Rabu, 01 April 2015

Apakah gerak kapal layar tergantung pada arah angin?

Bismillahirrahmanirrahiym...

Masih lanjutan dari tulisan sebelumnya “Zina dan Nikah itu beda tipis (setipis kulit bawang)”. Tulisan ini juga bersumber dari rangkuman khutbah nikah yang sedikit banyak terekam dalam ingatan disela-sela tugas menerima tamu. Poin lain yang masih terlintas difikiran adalah analogi yang digunakan khotib dalam menyampaikan nasehatnya.

Seperti halnya khutbah-khutbah nikah yang lain, khotib mengibaratkan pernikahan itu sebagai permulaan dari dua insan manusia dalam mengarungi bahtera kehidupan. Mengarungi samudera kehidupan dengan kapal layar (biduk) rumah tangga. Sang suami bagaikan nakhoda, sedangkan istri (dan anak-anak) bagai awak kapal.

Diawal pernikahan ibarat kapal baru saja berlayar meninggalkan pelabuhan, masih disekitar pantai. Bekal masih banyak, semangat masih tinggi, ombak masih tenang, dan angin berhembus sepoi-sepoi. Semakin ketengah ombak makin besar, angin makin kencang, bahkan badai siap menghadang. Resiko terombang-ambing di lautan, dihantam badai, terdampar ke negeri antah berantah … atau justru tenggelam dihajar gelombang.

Angin atau badai bisa diartikan sebagai gambaran ujian hidup manusia. Dia akan datang terus silih berganti, yang tentunya mempengaruhi laju dan arah tujuan. Agar tidak terombang-ambing dan dihempaskan angin, hendaknya kita tahu bagaimana sifat angin.
Dulu sewaktu dibangku sekolah kita belajar tentang angin darat dan angin laut:
  • Angin darat: sederhananya adalah angin yang berhembus dari darat ke laut, biasanya terjadi dimalam hari. Angin inilah yang dimanfaatkan oleh nelayan untuk pergi berlayar.
  • Angin laut: angin yang berhembus dari laut ke darat, biasanya pada siang hari. Angin ini juga dimanfaatkan nelayan untuk kembali berlabuh.
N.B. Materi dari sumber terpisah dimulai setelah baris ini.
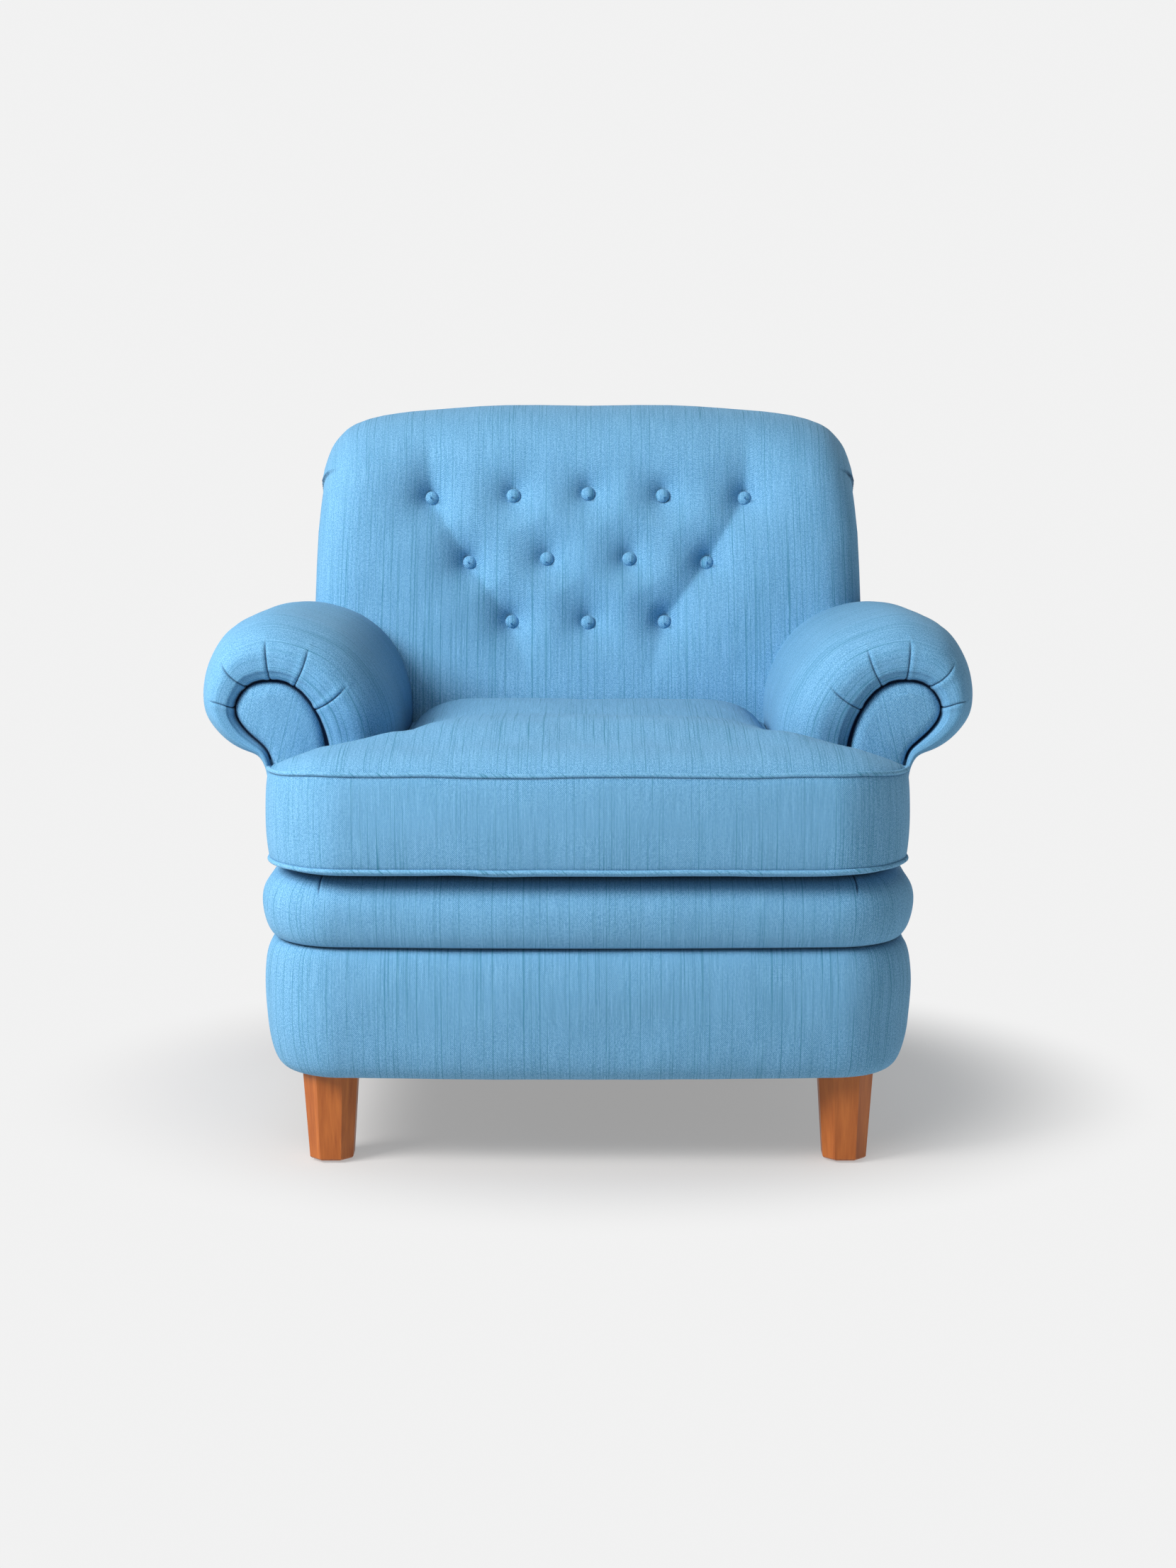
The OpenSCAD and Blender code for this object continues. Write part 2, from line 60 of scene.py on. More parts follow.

Yang menjadi pertanyaan adalah: apakah gerak kapal layar tergantung pada arah angin?

Jika iya, berarti kita tidak bisa berlayar siang hari. Karena saat itu angin berhembus dari laut ke darat. Harus menunggu malam untuk bisa berlayar.

Itu belum seberapa… jika ternyata bulan-bulan ini sedang terjadi angin musim/muson Barat. Dimana angin berhembus kencang dari Barat ke Timur, padahal tujuan kita mau ke Barat. Berarti kita harus menunggu beberapa bulan lagi untuk berlayar?

Tapi kenyataannya tidak demikian, bukan? Musim apapun, angin berhembus kemanapun, kapal-kapal layar tetap bisa berlayar sesuai tujuan. Padahal jelas-jelas kapal layar itu tenaga penggeraknya adalah angin. Bagaimana bisa?

Ya tentu saja bisa…

Karena yang membuat kapal itu bergerak bukan arah angin, tetapi susunan layar yang menjadikan kapal itu bergerak sesuai tujuan. Layar disusun dalam bentuk dan formasi tertentu untuk menangkap angin dari arah manapun. Sehingga menjadi tenaga pendorong kapal untuk bergerak maju.

.: Jadi dari analogi diatas bisa diartikan bahwa masalah dan ujian (angin) bisa mempengaruhi tujuan hidup (arah kapal). Tetapi jika nakhoda dan awak kapal dengan sigap bisa mengatur susunan dan formasi layar, maka masalah itu justru menjadi pendorong laju kapal.


Saudaraku mari kita tempa diri kita untuk menjadi nakhoda yang tangguh. Kuasai medan, kenali alam, pelajari struktur dan seluk beluk kapal, baca buku petunjuk, jangan bosan dan malu belajar pada pelaut-pelaut tangguh lainnya.

Saudariku jadilah awak kapal yang cekatan. Dukung dan dampingi nakhodamu, ikuti instruksinya, dan berikan kepercayaan padanya. Ingatkan dia ketika arah kapal bergeser dari kompas, jaga dan kelola perbekalannya.